- [Exercise goal]
Among the records that follow, set down only the lines from the one containing "Write the OpenSCAD" to the one containing "rail_round = 0.8; // [0.3:0.1:1.4]", both included, exactly.

- [Supplied information]
[START]

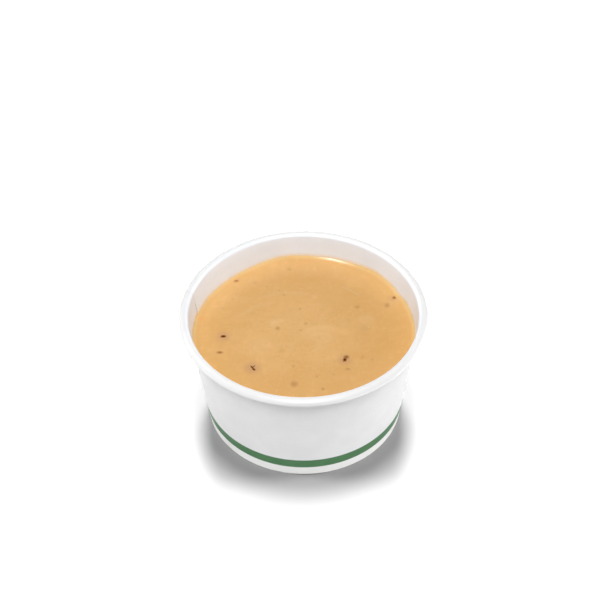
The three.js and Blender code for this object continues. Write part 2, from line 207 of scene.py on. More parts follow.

[END]
[START]

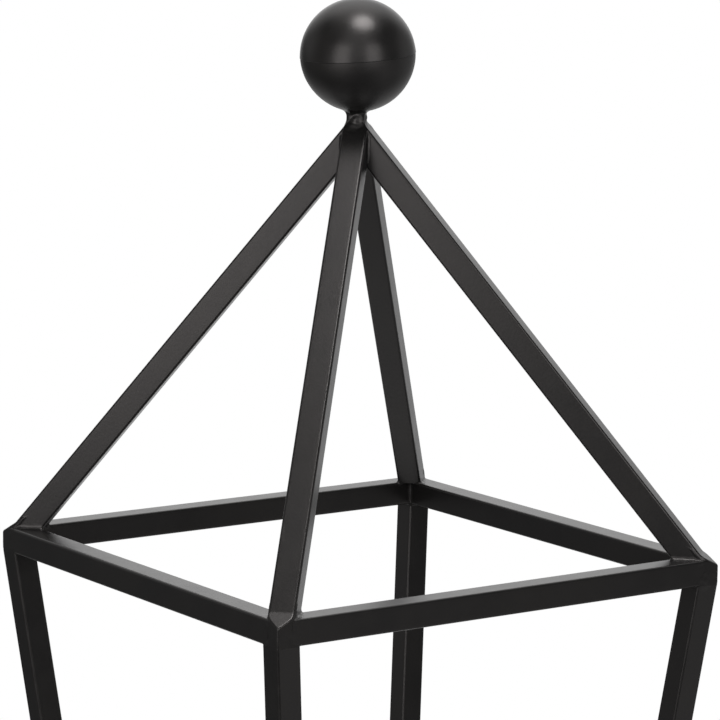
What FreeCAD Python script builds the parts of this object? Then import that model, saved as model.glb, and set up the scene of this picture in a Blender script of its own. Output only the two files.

[END]
[START]

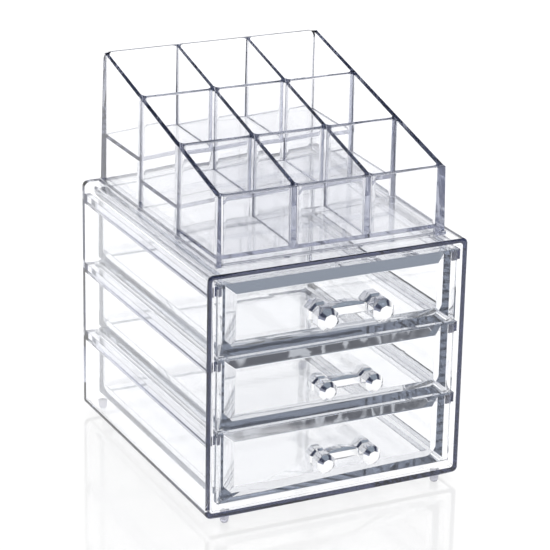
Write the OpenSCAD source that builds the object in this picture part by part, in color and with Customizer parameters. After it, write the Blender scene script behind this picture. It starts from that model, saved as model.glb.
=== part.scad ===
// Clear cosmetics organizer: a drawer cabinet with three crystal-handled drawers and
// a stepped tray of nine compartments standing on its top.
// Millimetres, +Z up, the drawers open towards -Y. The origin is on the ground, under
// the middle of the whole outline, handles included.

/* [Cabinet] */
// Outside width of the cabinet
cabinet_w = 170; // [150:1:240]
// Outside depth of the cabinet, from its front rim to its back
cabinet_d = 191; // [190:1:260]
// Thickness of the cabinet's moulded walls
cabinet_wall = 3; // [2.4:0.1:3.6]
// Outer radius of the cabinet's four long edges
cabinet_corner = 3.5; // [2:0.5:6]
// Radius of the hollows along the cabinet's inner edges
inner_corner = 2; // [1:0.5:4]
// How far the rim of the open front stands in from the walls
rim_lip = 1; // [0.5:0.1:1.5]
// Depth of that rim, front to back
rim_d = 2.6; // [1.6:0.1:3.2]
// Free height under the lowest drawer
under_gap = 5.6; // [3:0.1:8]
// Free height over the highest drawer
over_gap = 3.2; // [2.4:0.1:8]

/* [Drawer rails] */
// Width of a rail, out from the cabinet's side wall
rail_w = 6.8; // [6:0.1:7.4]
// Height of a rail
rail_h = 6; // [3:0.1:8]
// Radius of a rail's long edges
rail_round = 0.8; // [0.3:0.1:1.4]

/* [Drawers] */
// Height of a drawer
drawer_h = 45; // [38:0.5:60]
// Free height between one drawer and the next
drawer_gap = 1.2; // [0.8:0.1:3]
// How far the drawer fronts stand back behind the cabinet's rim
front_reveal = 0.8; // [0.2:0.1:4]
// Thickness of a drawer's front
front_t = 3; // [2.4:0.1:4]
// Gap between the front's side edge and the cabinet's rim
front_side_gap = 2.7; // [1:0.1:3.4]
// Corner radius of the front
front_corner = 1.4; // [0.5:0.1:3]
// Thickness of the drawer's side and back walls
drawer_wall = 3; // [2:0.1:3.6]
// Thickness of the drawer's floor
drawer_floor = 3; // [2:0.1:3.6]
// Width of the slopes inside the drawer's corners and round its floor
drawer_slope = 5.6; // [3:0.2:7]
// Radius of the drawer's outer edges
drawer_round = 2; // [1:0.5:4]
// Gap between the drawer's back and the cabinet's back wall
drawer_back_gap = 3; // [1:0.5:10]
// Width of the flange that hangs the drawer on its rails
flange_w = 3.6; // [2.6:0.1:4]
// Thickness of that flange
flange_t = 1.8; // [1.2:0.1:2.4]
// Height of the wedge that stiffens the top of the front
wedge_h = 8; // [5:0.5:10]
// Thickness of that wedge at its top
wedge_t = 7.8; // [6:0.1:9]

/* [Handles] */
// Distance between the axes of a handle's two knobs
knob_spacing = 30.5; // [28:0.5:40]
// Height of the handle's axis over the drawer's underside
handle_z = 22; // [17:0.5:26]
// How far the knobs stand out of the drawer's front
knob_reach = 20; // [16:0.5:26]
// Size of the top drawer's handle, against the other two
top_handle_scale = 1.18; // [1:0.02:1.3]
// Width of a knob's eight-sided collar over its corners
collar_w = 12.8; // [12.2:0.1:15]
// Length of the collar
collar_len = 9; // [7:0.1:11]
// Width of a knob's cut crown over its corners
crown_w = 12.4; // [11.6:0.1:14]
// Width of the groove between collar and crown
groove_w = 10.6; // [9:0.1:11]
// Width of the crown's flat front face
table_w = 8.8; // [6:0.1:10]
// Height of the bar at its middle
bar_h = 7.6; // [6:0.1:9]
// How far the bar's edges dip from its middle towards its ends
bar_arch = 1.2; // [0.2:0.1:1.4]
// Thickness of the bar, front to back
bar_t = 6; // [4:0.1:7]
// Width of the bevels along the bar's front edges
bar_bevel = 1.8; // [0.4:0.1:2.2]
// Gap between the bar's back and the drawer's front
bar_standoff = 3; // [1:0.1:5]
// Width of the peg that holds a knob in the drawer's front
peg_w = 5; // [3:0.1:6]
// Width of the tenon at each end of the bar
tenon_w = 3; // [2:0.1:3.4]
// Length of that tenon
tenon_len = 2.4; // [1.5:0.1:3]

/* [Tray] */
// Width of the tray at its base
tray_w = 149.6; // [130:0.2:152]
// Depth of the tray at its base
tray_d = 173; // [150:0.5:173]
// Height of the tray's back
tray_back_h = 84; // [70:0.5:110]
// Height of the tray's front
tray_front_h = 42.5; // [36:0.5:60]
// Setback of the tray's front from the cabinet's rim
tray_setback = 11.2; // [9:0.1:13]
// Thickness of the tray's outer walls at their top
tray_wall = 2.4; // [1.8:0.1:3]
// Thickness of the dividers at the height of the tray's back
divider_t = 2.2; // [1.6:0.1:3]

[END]

- [Response below]
Write the OpenSCAD source that builds the object in this picture part by part, in color and with Customizer parameters. After it, write the Blender scene script behind this picture. It starts from that model, saved as model.glb.
=== part.scad ===
// Clear cosmetics organizer: a drawer cabinet with three crystal-handled drawers and
// a stepped tray of nine compartments standing on its top.
// Millimetres, +Z up, the drawers open towards -Y. The origin is on the ground, under
// the middle of the whole outline, handles included.

/* [Cabinet] */
// Outside width of the cabinet
cabinet_w = 170; // [150:1:240]
// Outside depth of the cabinet, from its front rim to its back
cabinet_d = 191; // [190:1:260]
// Thickness of the cabinet's moulded walls
cabinet_wall = 3; // [2.4:0.1:3.6]
// Outer radius of the cabinet's four long edges
cabinet_corner = 3.5; // [2:0.5:6]
// Radius of the hollows along the cabinet's inner edges
inner_corner = 2; // [1:0.5:4]
// How far the rim of the open front stands in from the walls
rim_lip = 1; // [0.5:0.1:1.5]
// Depth of that rim, front to back
rim_d = 2.6; // [1.6:0.1:3.2]
// Free height under the lowest drawer
under_gap = 5.6; // [3:0.1:8]
// Free height over the highest drawer
over_gap = 3.2; // [2.4:0.1:8]

/* [Drawer rails] */
// Width of a rail, out from the cabinet's side wall
rail_w = 6.8; // [6:0.1:7.4]
// Height of a rail
rail_h = 6; // [3:0.1:8]
// Radius of a rail's long edges
rail_round = 0.8; // [0.3:0.1:1.4]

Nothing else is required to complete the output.